Naomi Schaeffer Riley, who wrote No Way To Treat A Child; and Sarah Font, associate professor at Penn State, tell the story of a three-year-old boy in North Carolina whose placement was determined by skin color. With the stroke of a judge’s pen, “T,” a pseudonym for the child, will likely become one more black child lost in endless foster care, when he could have been adopted into a lasting, loving family. 

Since the time T was a few days old, he was cared for by licensed foster care parents Scott and Ginger Rhoads. His biological mother had a history of maltreatment, and when she failed to visit him for over a year, she fulfilled the state’s requirement for abandonment.  Still, the state tried for over two years to reunify him with his mother. Once the DSS attorney and the guardian ad litem moved to an adoption plan, the Rhoads family stood ready to welcome him permanently into their family, the only one he had ever known. 

Then the accusations began. Mrs.
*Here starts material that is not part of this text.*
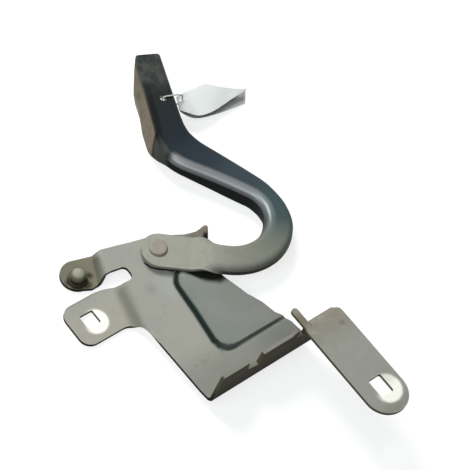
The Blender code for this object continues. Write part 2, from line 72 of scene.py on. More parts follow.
class Wire:
    # one socket of a node tree, so that sums of sockets read as plain sums
    def __init__(self, tree, socket):
        self.tree = tree
        self.socket = socket

    def make(self, kind, settings=None, values=None, out=0):
        node = self.tree.nodes.new(kind)
        for name, value in (settings or {}).items():
            setattr(node, name, value)
        for name, value in (values or {}).items():
            if isinstance(value, Wire):
                self.tree.links.new(value.socket, node.inputs[name])
            else:
                node.inputs[name].default_value = value
        return Wire(self.tree, node.outputs[out])

    def sum(self, operation, first, second=None, out=0):
        values = [v for v in (first, second) if v is not None]
        isVector = any(isinstance(v, (tuple, Vector)) or isinstance(v, Wire) and v.socket.type == "VECTOR"
                       for v in values)
        if isVector:
            values = [v if isinstance(v, (tuple, Vector, Wire)) else (v, v, v) for v in values]
        kind = "ShaderNodeVectorMath" if isVector else "ShaderNodeMath"
        return self.make(kind, {"operation": operation}, dict(enumerate(values)), out)

    def __add__(self, other):
        return self.sum("ADD", self, other)

    def __radd__(self, other):
        return self.sum("ADD", other, self)

    def __sub__(self, other):
        return self.sum("SUBTRACT", self, other)

    def __rsub__(self, other):
        return self.sum("SUBTRACT", other, self)

    def __mul__(self, other):
        return self.sum("MULTIPLY", self, other)

    def __rmul__(self, other):
        return self.sum("MULTIPLY", other, self)

    def __truediv__(self, other):
        return self.sum("DIVIDE", self, other)

    def __rtruediv__(self, other):
        return self.sum("DIVIDE", other, self)

    def __abs__(self):
        return self.sum("ABSOLUTE", self)

    def atLeast(self, other):
        return self.sum("MAXIMUM", self, other)

    def atMost(self, other):
        return self.sum("MINIMUM", self, other)

    def above(self, other):
        return self.sum("GREATER_THAN", self, other)

    def sine(self):
        return self.sum("SINE", self)

    def cosine(self):
        return self.sum("COSINE", self)

    def dot(self, other):
        return self.sum("DOT_PRODUCT", self, other, out=1)

    def size(self):
        return self.sum("LENGTH", self, out=1)

    def part(self, index):
        return self.make("ShaderNodeSeparateXYZ", values={0: self}, out=index)

    def fade(self, low, high):
        # 0 at low, 1 at high, smooth between; low may be the larger
        return self.make("ShaderNodeMapRange", {"interpolation_type": "SMOOTHSTEP"},
                         {"Value": self, "From Min": low, "From Max": high})

    def blend(self, factor, second):
        # this colour, turning into the second one by the factor
        return self.make("ShaderNodeMix", {"data_type": "RGBA"}, {0: factor, 6: self, 7: second}, out=2)

    def noise(self, scale, detail=2.0, rough=0.5, stretch=(1, 1, 1)):
        return self.make("ShaderNodeTexNoise", values={
            "Vector": self * stretch, "Scale": scale, "Detail": detail, "Roughness": rough})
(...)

Rhoads, a licensed cosmetologist, asked to trim the child’s hair. She was criticized for being culturally insensitive. The guardian ad litem accused them of giving him an “uppity” nickname. She also testified in court that T should be in a home with people who “understood his plight” as a “black male in America.” Foster parents are not allowed to refute accusations brought up against them in court.   
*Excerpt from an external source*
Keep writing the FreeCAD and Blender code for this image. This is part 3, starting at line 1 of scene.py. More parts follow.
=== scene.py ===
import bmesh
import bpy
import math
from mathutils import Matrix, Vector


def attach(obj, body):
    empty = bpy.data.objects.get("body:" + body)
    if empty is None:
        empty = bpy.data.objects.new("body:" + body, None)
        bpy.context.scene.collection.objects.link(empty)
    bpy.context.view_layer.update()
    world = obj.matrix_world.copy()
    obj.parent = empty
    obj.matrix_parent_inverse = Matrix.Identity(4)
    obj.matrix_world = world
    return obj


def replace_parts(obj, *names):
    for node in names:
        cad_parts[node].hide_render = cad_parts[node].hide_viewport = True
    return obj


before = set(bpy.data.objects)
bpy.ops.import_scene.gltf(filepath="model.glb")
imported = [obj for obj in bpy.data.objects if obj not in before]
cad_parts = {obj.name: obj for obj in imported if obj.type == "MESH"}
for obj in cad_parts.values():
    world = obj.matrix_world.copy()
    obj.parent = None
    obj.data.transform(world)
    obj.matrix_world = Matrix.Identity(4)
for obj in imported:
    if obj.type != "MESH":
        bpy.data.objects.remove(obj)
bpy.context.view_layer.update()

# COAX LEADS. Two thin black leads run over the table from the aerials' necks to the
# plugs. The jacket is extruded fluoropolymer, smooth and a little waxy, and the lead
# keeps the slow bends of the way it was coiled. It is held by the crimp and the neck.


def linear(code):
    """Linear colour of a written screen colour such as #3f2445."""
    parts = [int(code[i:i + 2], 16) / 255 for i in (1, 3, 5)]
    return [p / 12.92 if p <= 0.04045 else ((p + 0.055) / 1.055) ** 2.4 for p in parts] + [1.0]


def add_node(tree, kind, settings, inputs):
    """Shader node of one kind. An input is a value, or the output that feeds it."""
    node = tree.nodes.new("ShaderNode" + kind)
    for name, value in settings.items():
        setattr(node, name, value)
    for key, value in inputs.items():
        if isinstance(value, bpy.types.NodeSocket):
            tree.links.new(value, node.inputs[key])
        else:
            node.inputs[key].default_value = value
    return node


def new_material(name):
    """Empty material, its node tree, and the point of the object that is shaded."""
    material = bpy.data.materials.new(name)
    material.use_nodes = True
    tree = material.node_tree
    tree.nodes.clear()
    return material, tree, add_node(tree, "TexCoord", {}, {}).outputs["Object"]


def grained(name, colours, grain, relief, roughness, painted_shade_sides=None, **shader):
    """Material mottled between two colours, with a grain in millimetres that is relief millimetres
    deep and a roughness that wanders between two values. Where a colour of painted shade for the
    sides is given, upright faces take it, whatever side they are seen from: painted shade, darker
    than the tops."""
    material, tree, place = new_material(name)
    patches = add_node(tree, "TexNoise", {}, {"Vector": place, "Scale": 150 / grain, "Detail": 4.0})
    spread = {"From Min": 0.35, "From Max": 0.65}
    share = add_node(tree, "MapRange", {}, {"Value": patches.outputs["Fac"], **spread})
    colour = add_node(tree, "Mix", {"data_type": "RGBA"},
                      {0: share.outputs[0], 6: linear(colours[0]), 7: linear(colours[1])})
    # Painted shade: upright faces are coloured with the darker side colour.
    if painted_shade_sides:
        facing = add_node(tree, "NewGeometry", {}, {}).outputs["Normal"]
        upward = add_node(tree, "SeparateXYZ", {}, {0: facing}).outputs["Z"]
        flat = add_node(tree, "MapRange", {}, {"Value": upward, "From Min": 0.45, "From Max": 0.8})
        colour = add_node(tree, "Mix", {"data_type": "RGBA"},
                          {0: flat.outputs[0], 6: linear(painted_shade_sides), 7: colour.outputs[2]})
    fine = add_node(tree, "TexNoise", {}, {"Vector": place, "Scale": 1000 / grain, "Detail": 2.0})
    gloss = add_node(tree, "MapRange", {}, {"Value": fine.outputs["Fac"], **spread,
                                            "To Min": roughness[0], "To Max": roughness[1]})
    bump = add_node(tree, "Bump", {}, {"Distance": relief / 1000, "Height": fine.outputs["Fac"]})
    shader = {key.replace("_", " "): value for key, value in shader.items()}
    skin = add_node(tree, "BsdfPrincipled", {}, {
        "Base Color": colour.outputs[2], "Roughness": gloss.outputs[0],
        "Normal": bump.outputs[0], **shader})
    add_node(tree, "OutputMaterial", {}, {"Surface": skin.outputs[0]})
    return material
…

In short, the same family the state deemed worthy to provide almost two and a half years of care for T was not allowed to adopt him because he had a different skin color than theirs.  With just 24 hours notice, Guilford County DHHS removed T and placed him in the foster home of a black single woman he had never met.   

North Carolina has nearly a 14% gap between white and Hispanic children who are reunited with family, or adopted, compared to black children in our state. Family courts are choosing indefinite, race-based foster care for black children, denying many of them their best chance to be part of a safe, loving, and lasting home. Foster-care families complain that they are “placeholders” until the state can find a race match. And foster-care children like T suffer broken attachment bonds that often affect them for life.  

How has racism invaded North Carolina family courts with impunity? North Carolina is one of nine states that are county run, which in some cases has allowed activist judges, GALs, and social workers to work together to flaunt the federal law that prohibits race-matching.   

The impetus behind race-matching is the underlying bias that only black parents can raise a black child. Trans-racial adoption is framed as an instrument of oppression, especially among social workers and lawyers. The research available, though, shows similar outcomes for children, whether adopted in or outside their race. Adoption has long been the clear, preferable choice over rotating foster-care homes.  

Here’s one place where every party concerned with vulnerable children in North Carolina agrees: use all available resources to find blood relatives quickly who are willing to foster and adopt a child in need. But don’t surface two years later an aunt in Minneapolis who might give it a try. If the state of North Carolina wants to care for at-risk children intelligently, we must work to get them in a family they can count on in a timely manner — regardless of skin color.